この方法の特徴としては、経営判断が必要な場合に迅速に対応できること、PDCAを回せるようになることが挙げられます。一方で、現場の従業員との距離が遠いために実情の理解にギャップが生じ、的外れな対応や展開を招く可能性があります。また、従業員の自発的な言動が制限され、受動的な姿勢に傾く可能性もあることに注意が必要です。
管理者主導型
その部署や事業場を最も理解する管理者が主導します。部署や事業場の課題に応じて、最適なアプローチが可能となります。
この方法は、従業員の特性や主体性を活かした取り組みの設計ができることや、管理者の自主性やマネジメント能力が向上することが特徴です。
一方で、取り組む際の対応が管理監督者の裁量内に限られることや、管理者の強い主観や独善的な言動が現れる可能性があることに注意する必要があります。
全従業員参加型
すべての従業員が参加する方法が、全従業員参加型です。性別や年齢、役職は関係ありません。
この方法は、外部の人間では見落としがちな細かい点まで注目し、効果的な取り組みにつなげることができることと、チームワークが向上することが期待できます。
ただし、人間関係にトラブルがある場合は円滑に進まないことや、意見が偏ってしまわないように、すべての従業員が参加するように促すことが重要です。

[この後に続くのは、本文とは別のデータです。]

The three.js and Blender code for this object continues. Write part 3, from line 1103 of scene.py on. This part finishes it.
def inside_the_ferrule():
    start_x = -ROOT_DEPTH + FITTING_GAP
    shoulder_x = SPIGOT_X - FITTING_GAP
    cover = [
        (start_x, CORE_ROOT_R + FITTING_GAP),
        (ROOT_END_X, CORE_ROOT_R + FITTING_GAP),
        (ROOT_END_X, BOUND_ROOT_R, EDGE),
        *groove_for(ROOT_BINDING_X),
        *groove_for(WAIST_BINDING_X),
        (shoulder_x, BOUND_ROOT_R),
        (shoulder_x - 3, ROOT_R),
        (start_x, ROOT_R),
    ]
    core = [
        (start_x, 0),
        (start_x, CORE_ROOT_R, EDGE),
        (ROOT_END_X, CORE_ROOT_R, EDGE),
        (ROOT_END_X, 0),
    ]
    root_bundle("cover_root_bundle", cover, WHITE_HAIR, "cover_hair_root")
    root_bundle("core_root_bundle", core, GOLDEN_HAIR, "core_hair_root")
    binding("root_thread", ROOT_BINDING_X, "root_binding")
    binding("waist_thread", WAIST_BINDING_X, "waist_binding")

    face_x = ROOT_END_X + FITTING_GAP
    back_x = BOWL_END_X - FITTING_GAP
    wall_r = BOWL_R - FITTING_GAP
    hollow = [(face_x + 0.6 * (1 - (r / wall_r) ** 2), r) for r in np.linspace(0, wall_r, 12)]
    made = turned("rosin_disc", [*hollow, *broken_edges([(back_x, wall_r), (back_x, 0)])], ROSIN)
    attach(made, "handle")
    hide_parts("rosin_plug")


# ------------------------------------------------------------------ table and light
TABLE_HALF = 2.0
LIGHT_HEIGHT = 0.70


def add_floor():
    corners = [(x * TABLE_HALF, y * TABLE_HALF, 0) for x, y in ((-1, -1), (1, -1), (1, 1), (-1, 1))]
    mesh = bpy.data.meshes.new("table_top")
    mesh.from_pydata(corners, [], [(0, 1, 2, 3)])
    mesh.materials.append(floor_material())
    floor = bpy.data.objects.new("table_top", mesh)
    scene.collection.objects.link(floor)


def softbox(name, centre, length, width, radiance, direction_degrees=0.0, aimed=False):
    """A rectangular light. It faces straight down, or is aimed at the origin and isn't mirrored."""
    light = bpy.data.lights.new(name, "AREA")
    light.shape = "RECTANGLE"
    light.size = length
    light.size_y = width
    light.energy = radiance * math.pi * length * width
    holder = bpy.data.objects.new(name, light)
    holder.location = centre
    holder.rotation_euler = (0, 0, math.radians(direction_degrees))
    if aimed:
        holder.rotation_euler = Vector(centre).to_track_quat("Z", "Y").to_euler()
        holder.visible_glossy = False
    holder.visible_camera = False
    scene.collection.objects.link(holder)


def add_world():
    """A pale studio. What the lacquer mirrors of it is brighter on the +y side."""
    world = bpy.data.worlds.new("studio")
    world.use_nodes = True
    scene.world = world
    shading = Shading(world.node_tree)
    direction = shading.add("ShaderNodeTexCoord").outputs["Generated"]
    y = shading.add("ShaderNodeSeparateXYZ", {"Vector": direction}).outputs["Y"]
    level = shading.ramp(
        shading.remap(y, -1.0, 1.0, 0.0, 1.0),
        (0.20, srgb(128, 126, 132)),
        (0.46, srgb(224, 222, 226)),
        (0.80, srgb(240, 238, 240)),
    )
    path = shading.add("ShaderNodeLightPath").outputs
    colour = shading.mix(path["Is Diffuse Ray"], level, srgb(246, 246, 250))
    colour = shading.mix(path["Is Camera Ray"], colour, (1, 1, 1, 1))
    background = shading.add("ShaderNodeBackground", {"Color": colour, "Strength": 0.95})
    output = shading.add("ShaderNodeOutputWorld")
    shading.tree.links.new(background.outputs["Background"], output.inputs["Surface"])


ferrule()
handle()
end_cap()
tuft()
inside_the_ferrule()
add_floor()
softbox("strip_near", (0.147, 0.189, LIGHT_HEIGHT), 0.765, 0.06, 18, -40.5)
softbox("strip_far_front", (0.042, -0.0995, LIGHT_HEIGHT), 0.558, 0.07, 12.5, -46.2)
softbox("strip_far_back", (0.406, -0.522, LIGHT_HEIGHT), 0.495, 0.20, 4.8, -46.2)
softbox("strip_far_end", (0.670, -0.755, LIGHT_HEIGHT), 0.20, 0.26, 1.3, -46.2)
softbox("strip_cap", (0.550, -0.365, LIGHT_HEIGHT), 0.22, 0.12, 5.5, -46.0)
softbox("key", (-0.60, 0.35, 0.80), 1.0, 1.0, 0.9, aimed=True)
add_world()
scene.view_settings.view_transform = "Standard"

集団分析結果から読み取った場合の職場環境改善のアイデア
最後に、集団分析結果から読み取れる職場環境改善のアイデアを紹介します。
是非活用してみてください。
「仕事の量的負担」が高い数値の場合
仕事の量的負担の数値が高い場合、従業員が自身のキャパを超えた業務量を抱え込んでいたり、業務が最適化されていなかったりする可能性があります。
■職場環境改善の取り組み例
- 繁忙期以外の長時間労働や休日出勤の抑制
- リモートワークの導入
- 業務のマニュアル化
- フレックスタイムの導入
「仕事のコントロール」が低い数値の場合
仕事のコントロールの数値が低いということは、仕事における自由度や裁量が少ないことを意味しています。
■職場環境改善の取り組み例
- 小規模チームでの裁量権の拡大
- 自分なりのやり方で業務を遂行するための余地を作る
- やりがいや達成感が得られる業務の分担
- すべての従業員に正確な情報をわかりやすく提供すること
「上司の支援」が低い数値の場合
上司の支援の数値が低い場合は、上司とのコミュニケーションがうまくいかず相談がしにくい状況や、信頼関係が構築できていない状況であることが懸念されます。
■職場環境改善の取り組み例
- 上司は部下が相談しやすい雰囲気作りを心がける
- フリーアドレス等話しやすい環境を整備する
- 業務用SNSを活用してコミュニケーションを活性化させる
- 1:1のミーティングを週に1度行う
「同僚の支援」が低い数値の場合
同僚の支援の数値が低いのは、意思疎通の不具合が懸念され、連携不足による誤解や行き違いなどが生じるリスクが高まります。
■職場環境改善の取り組み例
- ランチ会などを設け、コミュニケーションの機会を意図的に増やす
- 問題が発生した場合に協力体制が取れるよう、上司が援助する
- 部署での目標やビジョンを明確にし、チームとしての一体感を高める
まとめ
今回は、事業者が実施すべき職場環境改善の進め方、実践方法などを紹介しました。
事業者はそれぞれの部署や事業場でどの方法が適切かを判断して、職場環境改善に取り組んでいきましょう。